Communicating effectively across cultural boundaries is an extremely challenging skill to develop. Consequently, the Community Outreach Program is structured to assure that student buddies from The Island School and Deep Creek Middle School are provided with ample and regular time to learn from each other throughout the semester.
On a weekly basis, students spend two hours together. Early in the semester, much of this time is dedicated to structured activities that encourage Island School and Deep Creek Middle School students to learn from and about their “buddy.” As the semester progresses, that learning happens more naturally as the students work together on community projects.
Settlement days are important venues for the students to become familiar with the settlements of South Eleuthera. Split into small groups to avoid overwhelming any one settlement and further separated into pairs within each settlement, students are given an entire afternoon to explore. Structured tasks are administered that require students to uncover the stories of their assigned settlement by speaking to residents, encouraging students to engage and learn from the people they meet.
Various activities challenge the students to learn about their assigned settlement’s history, geography, attractions, economy, and culture. The students also practice their ethnographic skills through personal history interviews with residents. The information students collect contributes to their portfolio assessment in Histories class and is composed into a resource for their families over Parents’ Weekend.

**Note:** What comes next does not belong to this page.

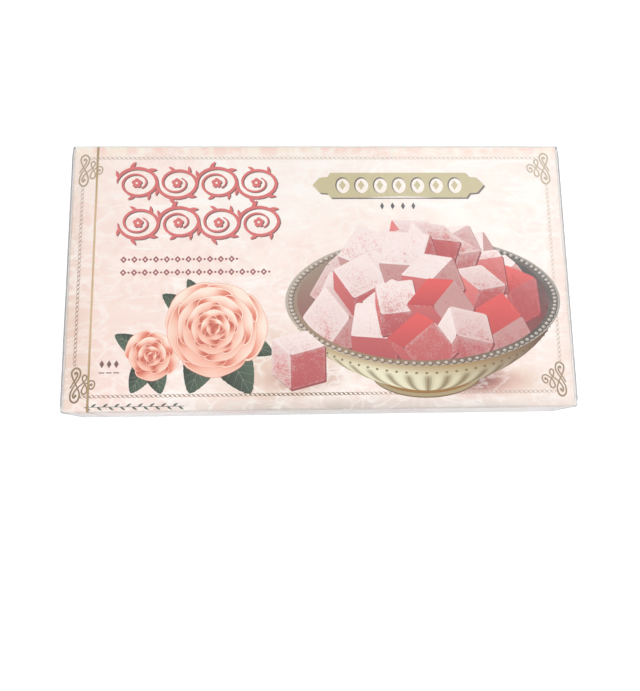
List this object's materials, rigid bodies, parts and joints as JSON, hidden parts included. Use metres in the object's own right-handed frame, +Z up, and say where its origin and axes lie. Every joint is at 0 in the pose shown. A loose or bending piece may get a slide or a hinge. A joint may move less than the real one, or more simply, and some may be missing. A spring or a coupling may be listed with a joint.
{
  "type": "turkish delight carton",
  "caption": "Flat rectangular folding carton of Turkish delight, shut and overwrapped in clear film with a gold tear tape across one end.",
  "frame": {"origin": "middle of the underside, on the surface the pack lies on", "axes": "+X along the length, away from the tear tape; +Y across the width, towards the top edge of the printed face; +Z up, out of the printed face"},
  "size_m": [0.245, 0.1326, 0.035],
  "materials": {
    "printed_board": "coated board, pale pink marbled print under a soft sheen",
    "gold_tape": "thin gold film tape, slightly see-through",
    "clear_film": "clear glossy film, tight with fine ripples"
  },
  "bodies": {
    "root": {"carton": "printed_board", "tear_tape": "gold_tape", "film_wrap": "clear_film"}
  },
  "joints": []
}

Saturday night activities are often excellent ways for Island School students to hang out in settlements, develop relationships with their Community Outreach buddies, or meet new people. Approximately half of the 14 Saturday night activities for the students are set in the local settlements, and many involve Deep Creek Middle School students.
Pizza parties, basketball and softball tournaments, outdoor movie screenings, and holiday celebrations constitute some of the events that Island School and Deep Creek Middle School students share during a semester. And there are a number of Bahamian celebrations, such as Fish Fries and Homecomings, that welcome our attendance—much to our students’ benefit. Though little structure accompanies these events, some of the best cultural learning happens during these fun experiences.
Down Island Trips
With a long sailing tradition in the archipelago, Bahamians consider north as “down” because the currents run south to north, hence the name “Down Island.” Down Island Trips are a chance for students to see and experience the central and northern portions of Eleuthera. These excursions are 3-day car-camping trips that allow students to spend time in larger settlements like Governor’s Harbour and Spanish Wells, explore sites of historical or natural interest, and gain a wider perspective of the tourism industry on Eleuthera.

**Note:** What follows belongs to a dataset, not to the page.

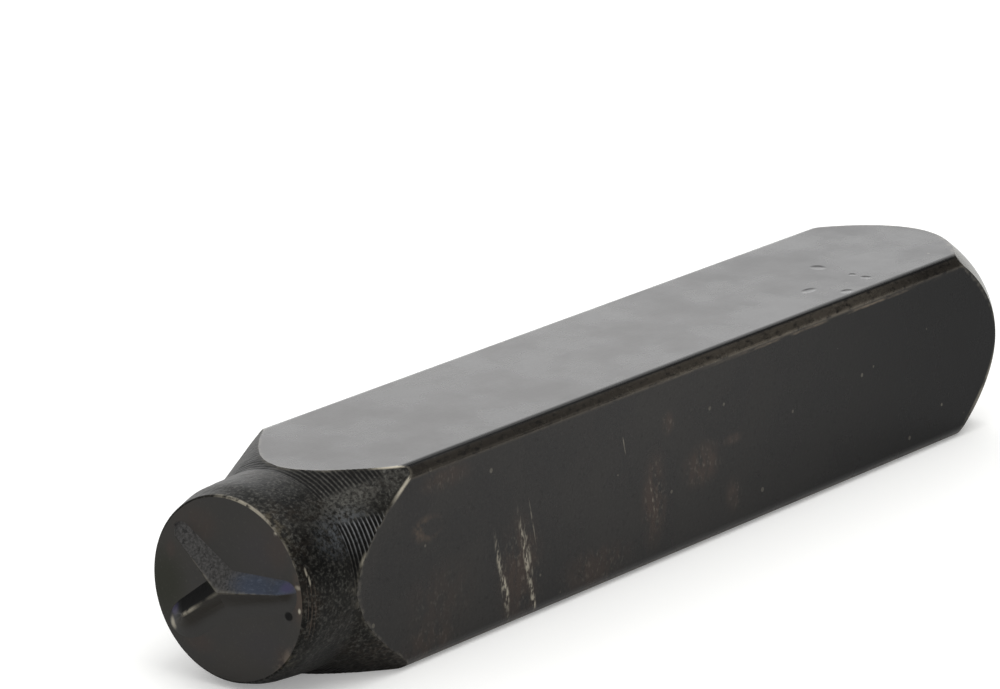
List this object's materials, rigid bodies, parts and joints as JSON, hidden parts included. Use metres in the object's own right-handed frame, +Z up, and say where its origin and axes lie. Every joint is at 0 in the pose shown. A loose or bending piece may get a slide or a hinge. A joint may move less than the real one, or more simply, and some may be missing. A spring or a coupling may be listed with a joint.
{
  "type": "letter punch",
  "caption": "Square steel punch lying on its side, with a raised letter on a turned round face at one end and a chamfered struck face at the other.",
  "frame": {"origin": "middle of the overall length, on the side that the punch rests on", "axes": "+X along the bar from the character end to the struck end, +Z up from the resting side"},
  "size_m": [0.0706, 0.012, 0.012],
  "materials": {
    "blackened_tool_steel": "black oxide over a ground and turned surface, satin, worn to bare steel along some edges"
  },
  "bodies": {
    "root": {"letter_punch": "blackened_tool_steel"}
  },
  "joints": []
}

Days are filled with meeting new people and exploring new settlements, body surfing on the sugar sand beaches along the Atlantic, investigating caves inhabited by Lucayans, historical settlers and bats, snorkeling tidal channels that offer a rapids-like ride, and bonding by a campfire. Down Island Trips are essential for exposing students to the wider geography and culture of Eleuthera and remind students how much the natural and cultural landscape has to teach us.
The Island School is a non-denominational school. That said, if you were to ask a Bahamian in South Eleuthera what the best way to get involved in their community is, they invariably answer that attending church is the most important activity. Van transportation is made available to students most Sundays to various churches in nearby settlements.